We are left in the uncomfortable place of knowing that Jesus is doing the right thing, but really wishing that he would act right now. We don’t want to wait. When we are grieving, we want comfort. We don’t want to work through the anger and the sadness, the loss of the future we had planned. We want the pain to stop. Now.
We know in our heads that death is not the end. But, for a while, it really feels like it is.
Secondly, we have the encounters. By the time Jesus arrives, Lazarus has been dead four days.
Martha, the sister who can’t sit still, comes out to meet him. She says what everyone is thinking, “Lord, if you had been here, my brother would not have died.”
But even though he delayed, she trusts him. She has faith that somehow, he can put things right. Jesus speaks to her of resurrection – she cannot quite believe what will happen. She recites the doctrine she has been taught. Yes, there will be a resurrection on the last day.
And then Jesus says to her: “I am the resurrection and the life.” Not just something that will happen one day, but a fullness of life here and now.
Martha is a thinker. She meets Jesus with faith seeking understanding. And she responds with one of the clearest statements in the gospel about who he is.
But not everyone processes their grief that way. Jesus asks Martha to bring Mary to him, and Mary says exactly the same words. “Lord, if you had been here, my brother would not have died”. But she doesn’t stand and talk, she falls at his feet in tears. The people round about her are weeping, too. And Jesus weeps with them. He knows what he is about to do. He knows Lazarus will walk out of the tomb that very day. And still, he weeps. John tells us that he is deeply disturbed, using a Greek word that implies he is troubled – even angry. He is not just the Son of God, he is a real human being, who weeps and feels anger in solidarity with us.

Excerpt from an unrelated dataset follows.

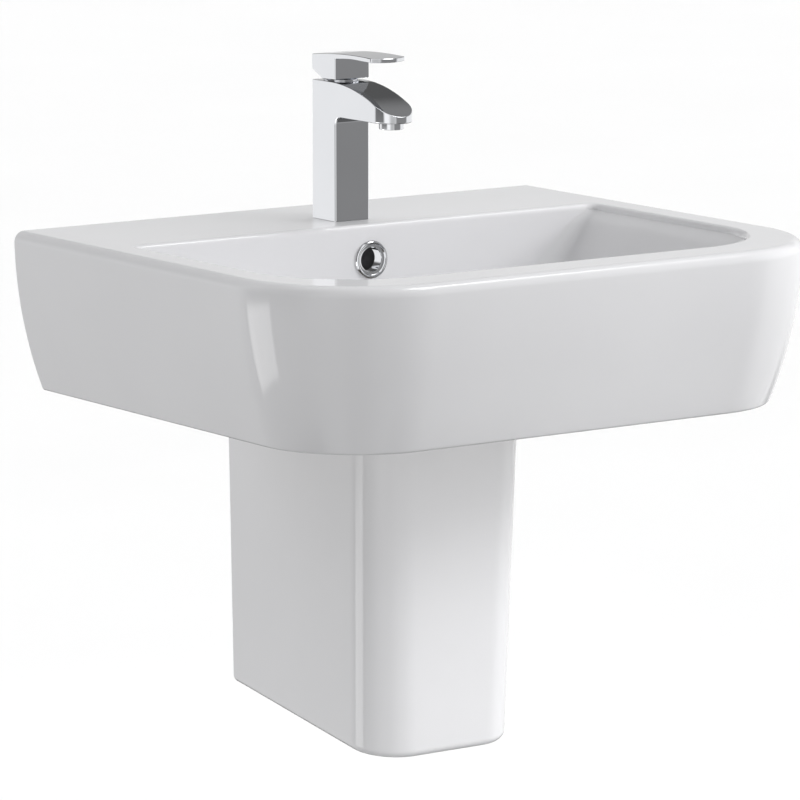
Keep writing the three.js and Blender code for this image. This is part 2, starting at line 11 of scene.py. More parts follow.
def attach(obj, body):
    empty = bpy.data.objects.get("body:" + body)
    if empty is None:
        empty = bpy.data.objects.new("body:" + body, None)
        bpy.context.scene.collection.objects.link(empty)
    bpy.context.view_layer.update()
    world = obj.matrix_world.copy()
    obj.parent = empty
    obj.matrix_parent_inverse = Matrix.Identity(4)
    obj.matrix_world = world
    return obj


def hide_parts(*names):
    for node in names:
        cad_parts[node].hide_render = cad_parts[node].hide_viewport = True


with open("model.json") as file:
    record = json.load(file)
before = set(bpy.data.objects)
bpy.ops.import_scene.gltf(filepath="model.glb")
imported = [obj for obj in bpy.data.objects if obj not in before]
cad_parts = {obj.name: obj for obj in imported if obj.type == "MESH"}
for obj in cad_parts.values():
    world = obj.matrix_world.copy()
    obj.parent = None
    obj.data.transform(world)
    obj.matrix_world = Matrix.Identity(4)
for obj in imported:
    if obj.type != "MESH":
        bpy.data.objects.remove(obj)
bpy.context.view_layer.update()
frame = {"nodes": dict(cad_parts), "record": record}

# ---- dimensions, in millimetres

MM = 0.001
RIM = 66.0  # the rim's height above the wall bolts, where the origin is
GAP = 0.3  # between pieces that rest on each other
TURN = 2 * math.pi
QUARTER = math.pi / 2

BASIN_HALF = 260.0
BASIN_DEPTH = 435.0
BASIN_HEIGHT = 132.0
BASIN_CORNER = 110.0
BASIN_EDGE = 9.0
BASIN_FOOT = 2.0  # the radius of the outer bottom edge
FLANK_R = 350.0  # the radius of the walls' curve
SHELL = 12.0
DECK = 14.0
BACK_PLATE = 16.0
BOLT_X = 140.0

BOWL_HALF = 231.0
BOWL_BACK = -124.0
BOWL_FRONT = -394.0
BOWL_DEPTH = 100.0
BOWL_EDGE = 5.0
BOWL_SKIN = 10.0
BOWL_CORNER = 87.0  # the front corners' radius at the rim, and what it loses by the floor
BOWL_CORNER_LOSS = 22.0
BOWL_BACK_CORNER = 8.0  # the back corners' radius, and what it gains
BOWL_BACK_CORNER_GAIN = 24.0
SIDE_SLOPE = 0.93  # how far the walls come in for each millimetre down
FRONT_SLOPE = 0.42
SIDE_TURN = 38.0  # how far they would come in by turning fully into the floor
BACK_TURN = 18.0
FRONT_TURN = 34.0
FLOOR_TURN = 0.9  # the share of that turn they make
FLOOR_FALL = 2.0  # how far the bowl's floor falls to the waste

OVERFLOW_H = 29.0
CHANNEL_HALF = 17.0  # half the width of the overflow's channel
CHANNEL_FRONT = -119.0
CHANNEL_BACK = -111.5
CHANNEL_DEPTH = 119.0  # its floor under the rim, and the roof of its run to the waste
RUN_DEPTH = 112.0
HOUSING_HALF = 25.0  # the ceramic round the channel
HOUSING_BACK = -104.0
HOUSING_DEPTH = 127.0

WASTE_Y = -190.0
WASTE_RECESS = 34.0
BOSS_R = 40.0
BOSS_H = 130.0

PEDESTAL_BOTTOM = -332.0
PEDESTAL_TOP = RIM - 113.0
PEDESTAL_FALL = 0.085  # how far the bottom falls for each millimetre from the wall
PEDESTAL_CORNER = 37.0
PEDESTAL_EDGE = 7.0
PEDESTAL_WALL = 10.0
PEDESTAL_BOLT_X = 36.0
PEDESTAL_BOLT_Z = -95.0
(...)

Why does it have to be that way? Why must there be pain and suffering?
“Jesus wept.” Is the shortest verse in the Bible. And it’s one of the most profoundly comforting. Because it tells us that in our grief God is right there, weeping in solidarity.
Finally, the summons. At last Jesus comes to the tomb. He instructs them “Take away the stone”. But it is four days since Lazarus died, Martha, ever the practical one, warns Jesus about the smell. And yet, those present bowed to his authority and opened the tomb. Jesus commands Lazarus, “Come out”. Like a sheep hearing his shepherd’s voice, he obeys, though his hands and feet and face all still bound with the strips of cloth. Jesus tells those around him “Loose, him and let him go”.
Lazarus is alive, but he is not yet free.
And now the story becomes our story. When Christ calls us to new life, he doesn’t do everything for us. He forgives us and accepts us, yet there are still the things which bind us. The patterns of behaviour we struggle to change, the burdens we carry, old wounds that haunt us. We still have a lifetime of work ahead of us, but we are not alone. There are others there to help unbind us and set us free, if only we will let them.
Reactions were divided. Many people believed in Jesus. But others report what has happened to the authorities, who, from that day on begin to plan Jesus’ death.
The final miracle has revealed who Jesus is, but it has also set him on the path to the cross. Confrontation is inevitable. We turn with Jesus towards Jerusalem, to Holy Week and to the cross, where the one who weeps with us will suffer for us, and where by dying he will defeat death.
To sum up:
We may feel that Jesus is slow to come, but in his time, we will know his presence. He engages with our minds, and he also shares our tears. And he calls us by name, from death to life.
The question is, what is it that still binds you? And who might help release you from the grave clothes? Because he who called Lazarus from the tomb is calling each of us to new life today.